• **Set exercise**: Repeat exactly, and only, the lines from the one that contains "Write part 2" through the one that contains "# second, thin", both ends included.

Object modeling scripts
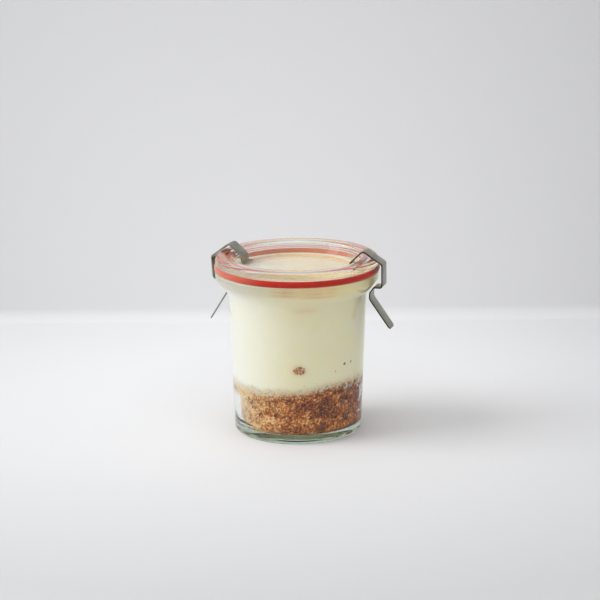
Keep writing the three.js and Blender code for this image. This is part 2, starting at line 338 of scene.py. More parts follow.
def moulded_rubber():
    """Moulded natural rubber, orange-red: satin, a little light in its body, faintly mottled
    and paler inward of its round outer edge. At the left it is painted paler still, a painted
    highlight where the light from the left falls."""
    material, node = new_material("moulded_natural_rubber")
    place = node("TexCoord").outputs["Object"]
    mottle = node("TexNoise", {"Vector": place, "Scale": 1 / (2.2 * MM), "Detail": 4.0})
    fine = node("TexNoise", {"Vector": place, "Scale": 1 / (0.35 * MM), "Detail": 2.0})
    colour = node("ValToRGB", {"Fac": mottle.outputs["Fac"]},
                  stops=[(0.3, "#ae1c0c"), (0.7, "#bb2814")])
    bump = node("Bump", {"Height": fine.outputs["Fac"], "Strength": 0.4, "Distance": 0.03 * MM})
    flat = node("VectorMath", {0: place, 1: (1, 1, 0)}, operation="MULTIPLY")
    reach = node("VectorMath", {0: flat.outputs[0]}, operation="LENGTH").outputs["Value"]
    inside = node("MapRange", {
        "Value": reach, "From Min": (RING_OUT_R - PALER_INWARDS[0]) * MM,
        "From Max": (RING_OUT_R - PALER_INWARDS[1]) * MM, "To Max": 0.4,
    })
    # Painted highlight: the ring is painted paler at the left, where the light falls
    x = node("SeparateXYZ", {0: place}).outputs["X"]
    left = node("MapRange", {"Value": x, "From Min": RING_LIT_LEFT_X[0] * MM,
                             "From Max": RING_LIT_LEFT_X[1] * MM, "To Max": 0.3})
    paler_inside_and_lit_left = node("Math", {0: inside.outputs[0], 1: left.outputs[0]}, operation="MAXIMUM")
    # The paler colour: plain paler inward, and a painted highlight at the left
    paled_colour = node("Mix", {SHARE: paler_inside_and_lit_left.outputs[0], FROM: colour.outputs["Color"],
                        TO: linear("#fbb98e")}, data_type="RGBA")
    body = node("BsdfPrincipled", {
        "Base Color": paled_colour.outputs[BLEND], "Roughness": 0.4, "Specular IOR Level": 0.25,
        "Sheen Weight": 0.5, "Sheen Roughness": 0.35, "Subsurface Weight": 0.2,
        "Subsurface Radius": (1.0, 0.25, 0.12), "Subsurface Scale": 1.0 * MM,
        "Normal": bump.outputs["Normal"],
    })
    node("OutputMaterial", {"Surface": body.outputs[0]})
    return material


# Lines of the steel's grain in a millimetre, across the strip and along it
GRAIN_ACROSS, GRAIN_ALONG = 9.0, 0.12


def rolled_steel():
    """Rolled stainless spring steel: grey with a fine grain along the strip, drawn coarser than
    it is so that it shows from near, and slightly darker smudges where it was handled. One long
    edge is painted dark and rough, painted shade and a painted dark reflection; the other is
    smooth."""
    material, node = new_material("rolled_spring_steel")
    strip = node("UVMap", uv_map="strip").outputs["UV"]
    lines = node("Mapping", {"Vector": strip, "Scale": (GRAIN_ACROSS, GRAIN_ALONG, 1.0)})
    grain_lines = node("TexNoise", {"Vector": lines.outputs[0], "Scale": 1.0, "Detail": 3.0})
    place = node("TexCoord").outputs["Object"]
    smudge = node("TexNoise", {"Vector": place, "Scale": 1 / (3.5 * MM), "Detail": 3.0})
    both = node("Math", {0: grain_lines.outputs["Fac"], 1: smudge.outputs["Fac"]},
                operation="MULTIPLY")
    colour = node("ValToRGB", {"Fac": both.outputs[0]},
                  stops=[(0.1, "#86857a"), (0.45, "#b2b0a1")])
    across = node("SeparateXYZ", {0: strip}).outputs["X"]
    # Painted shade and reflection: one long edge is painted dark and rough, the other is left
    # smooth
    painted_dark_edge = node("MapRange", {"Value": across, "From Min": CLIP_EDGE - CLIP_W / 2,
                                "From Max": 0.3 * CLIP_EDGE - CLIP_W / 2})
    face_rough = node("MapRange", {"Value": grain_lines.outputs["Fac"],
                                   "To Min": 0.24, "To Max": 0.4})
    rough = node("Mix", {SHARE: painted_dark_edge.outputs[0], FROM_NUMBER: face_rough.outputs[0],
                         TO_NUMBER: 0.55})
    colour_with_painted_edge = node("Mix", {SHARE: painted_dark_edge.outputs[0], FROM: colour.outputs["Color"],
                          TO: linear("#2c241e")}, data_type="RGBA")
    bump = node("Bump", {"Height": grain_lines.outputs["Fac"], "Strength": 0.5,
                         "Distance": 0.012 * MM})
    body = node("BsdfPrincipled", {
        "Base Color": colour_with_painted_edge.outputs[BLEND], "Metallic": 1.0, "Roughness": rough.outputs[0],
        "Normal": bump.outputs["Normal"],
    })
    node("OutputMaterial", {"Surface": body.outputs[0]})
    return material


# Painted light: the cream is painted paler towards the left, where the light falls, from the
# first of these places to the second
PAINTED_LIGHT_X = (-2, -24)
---
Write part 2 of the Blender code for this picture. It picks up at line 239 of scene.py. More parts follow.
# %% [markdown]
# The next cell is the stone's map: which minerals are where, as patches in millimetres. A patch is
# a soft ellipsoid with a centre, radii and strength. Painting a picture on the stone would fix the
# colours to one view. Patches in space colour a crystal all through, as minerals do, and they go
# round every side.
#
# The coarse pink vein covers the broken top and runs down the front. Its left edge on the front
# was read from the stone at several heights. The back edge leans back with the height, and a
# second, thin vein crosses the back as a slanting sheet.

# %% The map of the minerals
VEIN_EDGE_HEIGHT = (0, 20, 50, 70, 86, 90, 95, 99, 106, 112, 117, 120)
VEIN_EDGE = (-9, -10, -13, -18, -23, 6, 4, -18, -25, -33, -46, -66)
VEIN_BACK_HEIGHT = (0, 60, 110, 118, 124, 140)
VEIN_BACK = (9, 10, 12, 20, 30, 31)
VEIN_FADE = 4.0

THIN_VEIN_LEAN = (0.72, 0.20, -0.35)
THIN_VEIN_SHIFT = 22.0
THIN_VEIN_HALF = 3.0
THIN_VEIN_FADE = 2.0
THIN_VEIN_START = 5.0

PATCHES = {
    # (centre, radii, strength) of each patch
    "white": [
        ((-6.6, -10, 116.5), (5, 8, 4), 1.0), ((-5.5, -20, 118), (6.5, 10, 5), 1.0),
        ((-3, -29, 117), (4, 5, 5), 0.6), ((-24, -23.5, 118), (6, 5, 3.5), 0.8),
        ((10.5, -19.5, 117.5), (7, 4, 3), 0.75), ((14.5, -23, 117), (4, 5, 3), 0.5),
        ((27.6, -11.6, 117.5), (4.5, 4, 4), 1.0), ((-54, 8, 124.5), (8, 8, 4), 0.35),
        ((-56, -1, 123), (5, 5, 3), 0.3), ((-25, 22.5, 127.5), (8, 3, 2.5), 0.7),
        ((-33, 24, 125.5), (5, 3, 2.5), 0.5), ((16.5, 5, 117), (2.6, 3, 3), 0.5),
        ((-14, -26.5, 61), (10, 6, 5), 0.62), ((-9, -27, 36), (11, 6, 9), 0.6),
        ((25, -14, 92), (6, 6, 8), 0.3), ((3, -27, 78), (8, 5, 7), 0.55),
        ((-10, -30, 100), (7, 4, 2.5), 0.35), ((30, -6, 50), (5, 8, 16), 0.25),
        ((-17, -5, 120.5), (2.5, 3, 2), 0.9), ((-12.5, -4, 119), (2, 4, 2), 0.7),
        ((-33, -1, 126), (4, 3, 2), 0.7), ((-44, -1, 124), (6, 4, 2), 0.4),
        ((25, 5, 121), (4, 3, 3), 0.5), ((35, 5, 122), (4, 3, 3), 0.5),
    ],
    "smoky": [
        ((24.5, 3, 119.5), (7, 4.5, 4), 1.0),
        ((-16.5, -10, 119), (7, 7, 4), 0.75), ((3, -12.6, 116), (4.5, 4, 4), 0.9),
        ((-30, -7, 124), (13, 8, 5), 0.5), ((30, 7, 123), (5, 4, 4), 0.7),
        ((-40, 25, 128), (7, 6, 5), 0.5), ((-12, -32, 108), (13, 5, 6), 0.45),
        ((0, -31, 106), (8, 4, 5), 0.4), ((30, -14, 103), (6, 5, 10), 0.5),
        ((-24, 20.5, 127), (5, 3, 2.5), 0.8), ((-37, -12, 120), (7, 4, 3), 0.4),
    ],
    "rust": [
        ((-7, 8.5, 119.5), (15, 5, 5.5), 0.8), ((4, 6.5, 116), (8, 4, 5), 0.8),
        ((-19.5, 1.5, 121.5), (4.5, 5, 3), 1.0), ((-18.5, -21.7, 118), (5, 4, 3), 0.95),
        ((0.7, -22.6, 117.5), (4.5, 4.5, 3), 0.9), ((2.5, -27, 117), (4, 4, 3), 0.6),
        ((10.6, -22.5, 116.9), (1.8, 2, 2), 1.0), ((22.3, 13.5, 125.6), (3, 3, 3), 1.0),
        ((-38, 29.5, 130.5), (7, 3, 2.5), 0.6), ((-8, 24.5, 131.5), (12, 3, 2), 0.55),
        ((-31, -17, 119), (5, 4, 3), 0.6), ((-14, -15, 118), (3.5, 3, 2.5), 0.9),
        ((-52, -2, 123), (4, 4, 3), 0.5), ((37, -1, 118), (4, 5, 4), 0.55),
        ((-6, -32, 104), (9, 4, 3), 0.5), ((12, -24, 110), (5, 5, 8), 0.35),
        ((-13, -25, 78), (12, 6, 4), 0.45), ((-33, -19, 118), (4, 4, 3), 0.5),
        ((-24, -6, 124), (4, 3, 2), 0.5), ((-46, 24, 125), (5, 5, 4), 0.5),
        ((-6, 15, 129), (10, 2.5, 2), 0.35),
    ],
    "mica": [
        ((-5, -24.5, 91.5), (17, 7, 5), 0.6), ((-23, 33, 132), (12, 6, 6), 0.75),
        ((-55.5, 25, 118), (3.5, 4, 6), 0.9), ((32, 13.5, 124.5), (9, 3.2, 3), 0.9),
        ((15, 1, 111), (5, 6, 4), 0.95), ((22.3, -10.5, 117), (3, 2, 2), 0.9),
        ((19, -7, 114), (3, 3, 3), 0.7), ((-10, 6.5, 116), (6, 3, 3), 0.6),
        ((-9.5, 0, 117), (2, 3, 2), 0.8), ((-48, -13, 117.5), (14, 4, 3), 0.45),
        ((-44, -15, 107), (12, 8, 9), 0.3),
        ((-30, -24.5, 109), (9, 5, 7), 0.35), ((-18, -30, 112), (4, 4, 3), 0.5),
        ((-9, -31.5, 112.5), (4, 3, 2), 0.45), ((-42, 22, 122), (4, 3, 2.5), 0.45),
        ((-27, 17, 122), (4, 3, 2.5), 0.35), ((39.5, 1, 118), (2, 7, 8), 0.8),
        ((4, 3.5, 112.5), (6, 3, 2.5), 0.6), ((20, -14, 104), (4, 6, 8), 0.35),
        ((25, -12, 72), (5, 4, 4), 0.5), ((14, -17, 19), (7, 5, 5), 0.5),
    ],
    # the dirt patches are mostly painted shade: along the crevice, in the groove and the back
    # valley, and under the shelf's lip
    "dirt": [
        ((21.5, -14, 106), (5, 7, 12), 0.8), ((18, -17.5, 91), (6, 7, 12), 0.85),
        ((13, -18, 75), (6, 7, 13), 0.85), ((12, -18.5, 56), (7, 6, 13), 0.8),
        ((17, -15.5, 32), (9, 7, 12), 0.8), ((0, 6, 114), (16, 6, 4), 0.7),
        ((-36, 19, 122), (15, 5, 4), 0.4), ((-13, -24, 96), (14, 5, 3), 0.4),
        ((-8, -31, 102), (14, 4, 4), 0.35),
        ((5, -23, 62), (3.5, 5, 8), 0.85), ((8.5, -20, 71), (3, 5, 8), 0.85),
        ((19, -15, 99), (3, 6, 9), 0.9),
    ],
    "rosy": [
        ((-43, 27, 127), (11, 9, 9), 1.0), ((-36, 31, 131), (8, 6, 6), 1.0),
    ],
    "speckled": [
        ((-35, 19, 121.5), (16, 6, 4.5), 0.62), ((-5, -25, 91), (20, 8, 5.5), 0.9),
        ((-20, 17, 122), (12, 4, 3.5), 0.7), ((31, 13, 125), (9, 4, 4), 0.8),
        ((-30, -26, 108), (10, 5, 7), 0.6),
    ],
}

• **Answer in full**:
Write part 2 of the Blender code for this picture. It picks up at line 239 of scene.py. More parts follow.
# %% [markdown]
# The next cell is the stone's map: which minerals are where, as patches in millimetres. A patch is
# a soft ellipsoid with a centre, radii and strength. Painting a picture on the stone would fix the
# colours to one view. Patches in space colour a crystal all through, as minerals do, and they go
# round every side.
#
# The coarse pink vein covers the broken top and runs down the front. Its left edge on the front
# was read from the stone at several heights. The back edge leans back with the height, and a
# second, thin vein crosses the back as a slanting sheet.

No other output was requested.